- Date: 5 – 12 January 1998
- Edition: 6th
- Category: ATP World Series
- Draw: 32S / 16D
- Prize money: $975,000
- Surface: Hard / outdoor
- Location: Doha, Qatar

Champions

Singles
- Petr Korda

Doubles
- Mahesh Bhupathi / Leander Paes
| ATP Qatar Open |

= 1998 Qatar Open =

The 1998 Qatar Open, known as the 1998 Qatar Mobil Open, for sponsorship reasons, was a men's tennis tournament played on outdoor hard courts in Doha, Qatar that was part of the World Series of the 1998 ATP Tour.

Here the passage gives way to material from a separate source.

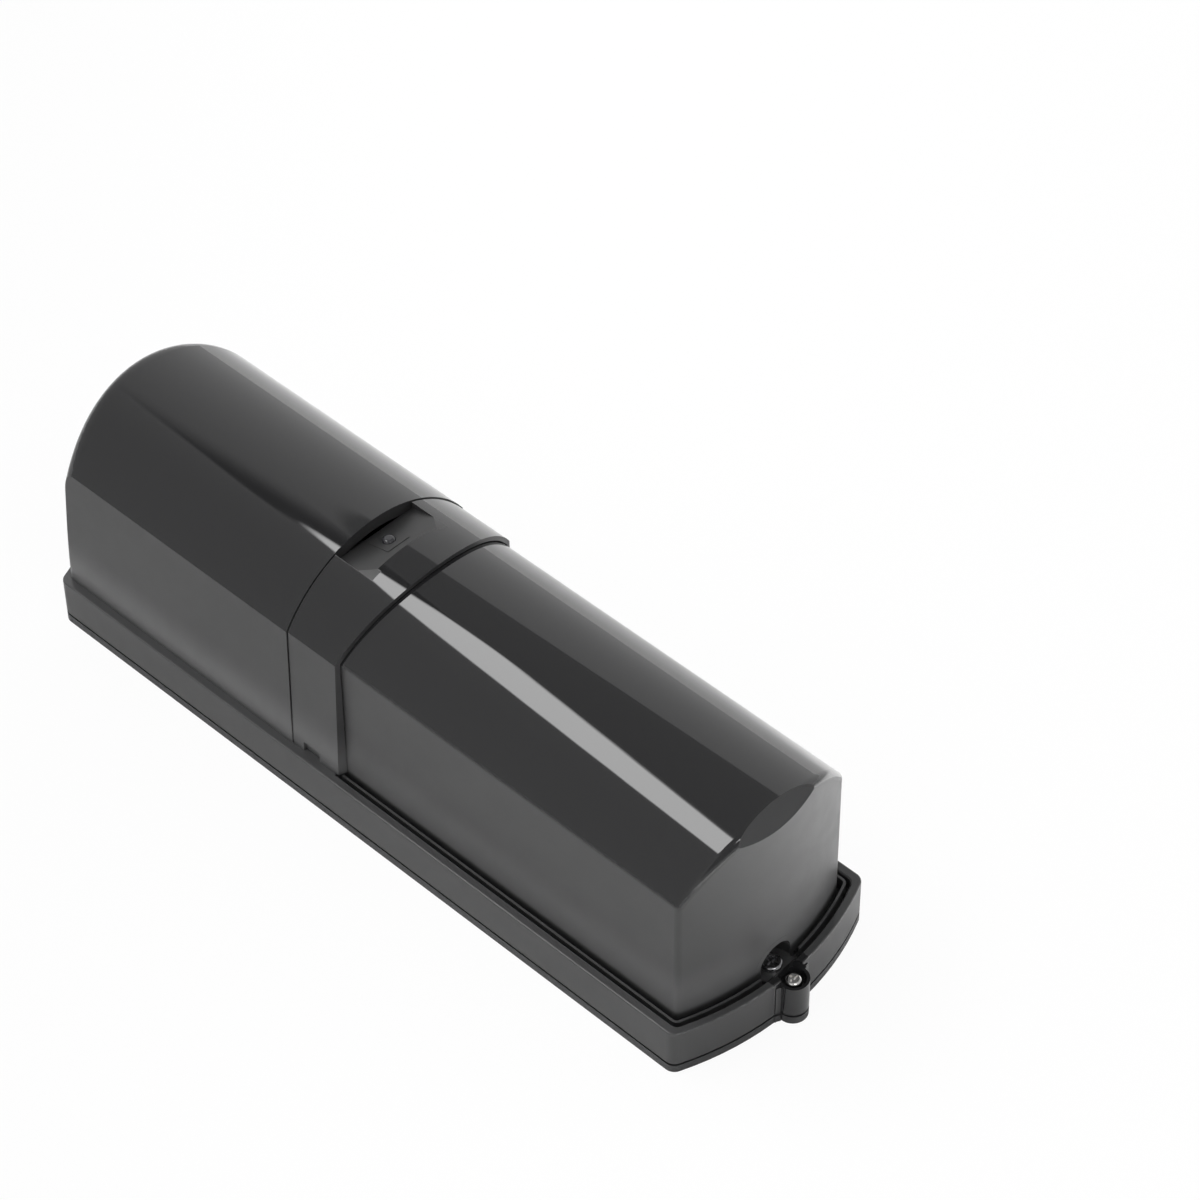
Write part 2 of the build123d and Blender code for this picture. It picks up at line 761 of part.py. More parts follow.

The tournament was held from 5 January through 12 January 1998. Third-seeded Petr Korda won the singles title.

==Finals==
===Singles===

CZE Petr Korda defeated FRA Fabrice Santoro, 6–0, 6–3.
- It was Korda's 1st title of the year and the 19th of his career.

===Doubles===

IND Mahesh Bhupathi / IND Leander Paes defeated FRA Olivier Delaître / FRA Fabrice Santoro, 6–4, 3–6, 6–4.
- It was Bhupathi's 1st title of the year and the 7th of his career. It was Paes's 1st title of the year and the 7th of his career.